I’ve had the bottom cover off my Aspire to install the extra hard drive, and I can tell you that there’s a lot of air in there. Acer could have made this a thinner laptop. I don’t really mind the laptop being so much thicker than something like a MacBook Pro. Even if it was thinner, I would still need a large bag to carry it.

It would have been nice to save some weight, but I don’t carry the laptop all that far. I’d rather have an extra $1,300 in my pocket than upgrade to a MacBook Pro.

Having a USB-C port is nice. Having DisplayPort or Thunderbolt ports would have been better. The Aspirve VX15 only has a single video output, and it is an HDMI port.
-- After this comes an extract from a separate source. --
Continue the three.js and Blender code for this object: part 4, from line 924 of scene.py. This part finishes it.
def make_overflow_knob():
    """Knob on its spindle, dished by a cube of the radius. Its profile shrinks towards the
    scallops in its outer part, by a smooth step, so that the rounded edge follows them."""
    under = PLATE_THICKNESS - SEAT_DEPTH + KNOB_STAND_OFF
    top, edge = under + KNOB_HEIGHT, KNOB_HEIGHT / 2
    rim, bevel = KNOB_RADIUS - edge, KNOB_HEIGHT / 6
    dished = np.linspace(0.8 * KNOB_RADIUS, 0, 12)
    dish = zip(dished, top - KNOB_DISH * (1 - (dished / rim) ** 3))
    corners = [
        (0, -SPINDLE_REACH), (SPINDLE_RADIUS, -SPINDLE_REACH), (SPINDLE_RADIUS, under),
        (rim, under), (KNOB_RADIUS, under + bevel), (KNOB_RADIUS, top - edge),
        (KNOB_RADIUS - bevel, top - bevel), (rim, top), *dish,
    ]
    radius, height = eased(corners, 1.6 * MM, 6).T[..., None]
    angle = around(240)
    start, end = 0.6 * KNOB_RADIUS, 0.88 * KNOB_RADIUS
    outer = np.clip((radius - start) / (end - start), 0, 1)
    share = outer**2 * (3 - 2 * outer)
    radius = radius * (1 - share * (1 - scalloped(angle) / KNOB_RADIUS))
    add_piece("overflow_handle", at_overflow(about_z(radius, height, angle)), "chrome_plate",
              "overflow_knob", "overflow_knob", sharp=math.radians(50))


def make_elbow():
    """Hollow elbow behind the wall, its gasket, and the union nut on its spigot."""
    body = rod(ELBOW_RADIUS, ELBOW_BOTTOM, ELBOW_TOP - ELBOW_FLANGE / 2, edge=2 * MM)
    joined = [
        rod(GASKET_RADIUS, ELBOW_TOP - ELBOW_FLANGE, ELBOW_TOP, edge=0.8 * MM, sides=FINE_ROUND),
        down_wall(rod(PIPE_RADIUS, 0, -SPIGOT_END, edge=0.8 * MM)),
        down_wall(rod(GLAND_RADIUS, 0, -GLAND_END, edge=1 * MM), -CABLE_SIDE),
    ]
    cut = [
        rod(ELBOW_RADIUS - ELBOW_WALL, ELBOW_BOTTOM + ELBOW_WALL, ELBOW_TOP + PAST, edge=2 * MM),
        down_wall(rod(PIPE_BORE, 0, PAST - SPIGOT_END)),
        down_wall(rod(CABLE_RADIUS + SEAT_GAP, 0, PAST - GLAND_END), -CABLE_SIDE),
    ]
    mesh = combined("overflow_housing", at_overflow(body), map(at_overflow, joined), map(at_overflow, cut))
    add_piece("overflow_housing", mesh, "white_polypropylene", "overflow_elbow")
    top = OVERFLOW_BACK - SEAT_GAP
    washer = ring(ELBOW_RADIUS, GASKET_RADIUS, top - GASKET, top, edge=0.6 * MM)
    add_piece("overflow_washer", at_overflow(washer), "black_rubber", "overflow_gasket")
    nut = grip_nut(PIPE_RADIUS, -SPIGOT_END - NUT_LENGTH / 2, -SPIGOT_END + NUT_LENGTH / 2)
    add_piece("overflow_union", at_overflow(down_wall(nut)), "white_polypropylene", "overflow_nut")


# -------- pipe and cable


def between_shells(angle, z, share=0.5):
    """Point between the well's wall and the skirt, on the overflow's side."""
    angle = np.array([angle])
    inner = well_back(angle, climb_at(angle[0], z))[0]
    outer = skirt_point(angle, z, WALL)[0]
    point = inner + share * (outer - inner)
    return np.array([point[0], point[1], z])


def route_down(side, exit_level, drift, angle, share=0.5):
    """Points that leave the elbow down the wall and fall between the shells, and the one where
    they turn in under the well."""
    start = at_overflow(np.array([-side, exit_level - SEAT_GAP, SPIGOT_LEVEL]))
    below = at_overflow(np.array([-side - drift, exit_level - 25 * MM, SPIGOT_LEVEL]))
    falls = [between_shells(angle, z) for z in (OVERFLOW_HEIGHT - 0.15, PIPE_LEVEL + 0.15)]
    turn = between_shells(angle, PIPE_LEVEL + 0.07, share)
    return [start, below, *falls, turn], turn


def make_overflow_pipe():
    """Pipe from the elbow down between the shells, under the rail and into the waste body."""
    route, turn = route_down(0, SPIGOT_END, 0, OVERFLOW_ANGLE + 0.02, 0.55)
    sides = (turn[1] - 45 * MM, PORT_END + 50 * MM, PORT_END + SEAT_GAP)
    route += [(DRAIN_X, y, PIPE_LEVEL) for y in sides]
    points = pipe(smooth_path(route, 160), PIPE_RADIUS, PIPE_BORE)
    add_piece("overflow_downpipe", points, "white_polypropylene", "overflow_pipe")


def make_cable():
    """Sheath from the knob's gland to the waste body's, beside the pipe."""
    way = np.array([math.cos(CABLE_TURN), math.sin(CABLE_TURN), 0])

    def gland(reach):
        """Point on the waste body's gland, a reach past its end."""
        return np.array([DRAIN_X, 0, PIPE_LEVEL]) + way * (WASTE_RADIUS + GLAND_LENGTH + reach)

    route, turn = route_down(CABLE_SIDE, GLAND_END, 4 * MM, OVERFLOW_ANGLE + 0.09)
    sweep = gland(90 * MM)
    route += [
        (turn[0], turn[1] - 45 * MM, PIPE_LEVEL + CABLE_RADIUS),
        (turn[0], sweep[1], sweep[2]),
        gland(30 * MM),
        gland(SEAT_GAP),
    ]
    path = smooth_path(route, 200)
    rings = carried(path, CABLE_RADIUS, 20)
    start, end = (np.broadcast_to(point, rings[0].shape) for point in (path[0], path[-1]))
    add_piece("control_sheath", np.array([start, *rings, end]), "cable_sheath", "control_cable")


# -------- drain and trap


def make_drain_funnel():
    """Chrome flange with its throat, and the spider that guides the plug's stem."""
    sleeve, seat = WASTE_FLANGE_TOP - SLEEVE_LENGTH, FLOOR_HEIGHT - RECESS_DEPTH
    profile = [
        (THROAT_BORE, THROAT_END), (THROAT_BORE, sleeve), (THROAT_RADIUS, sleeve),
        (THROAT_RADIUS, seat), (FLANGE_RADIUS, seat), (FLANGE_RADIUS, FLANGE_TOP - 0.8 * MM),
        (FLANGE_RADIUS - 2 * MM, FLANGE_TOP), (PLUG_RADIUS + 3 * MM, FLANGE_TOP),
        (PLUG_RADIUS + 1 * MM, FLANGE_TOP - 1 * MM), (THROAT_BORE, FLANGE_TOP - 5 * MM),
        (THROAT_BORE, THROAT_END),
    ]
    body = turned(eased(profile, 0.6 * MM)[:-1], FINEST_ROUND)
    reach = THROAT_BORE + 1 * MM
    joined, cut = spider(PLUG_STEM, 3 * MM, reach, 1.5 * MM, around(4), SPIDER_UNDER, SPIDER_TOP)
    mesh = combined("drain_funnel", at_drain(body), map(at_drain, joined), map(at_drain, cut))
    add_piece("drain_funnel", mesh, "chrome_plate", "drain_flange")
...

These definitely aren’t deal-breakers for me, but it precludes using the Acer Aspire VX15 as a desktop replacement—I can’t work without two big monitors!

It is a big upgrade for me!

The 7th-generation Core i7 processor is nearly three times faster than the 1st-generation Core i7 in my aging laptop. It is nearly as fast overall as the CPU in my five-year-old desktop computer, and the i7-7700HQ’s single-core performance makes it a better gaming CPU!

The Aspire VX15’s Nvidia 1050 Ti is light years ahead of the Nvidia 230M GPU in my ancient HP DV8T laptop. In fact, the 1050 Ti is has nearly half the power of the Nvidia GTX 970 in my desktop computer.


If you’re looking for a Kaby Lake Core i7 laptop with a dedicated GPU that’s well supported by Linux, the Acer VX15 should be a good fit for you. If you’re willing to pay more, I’m sure you can find a Linux-friendly laptop that’s lighter or more well made. However, it won’t be easy to find a faster gaming laptop for a much better price.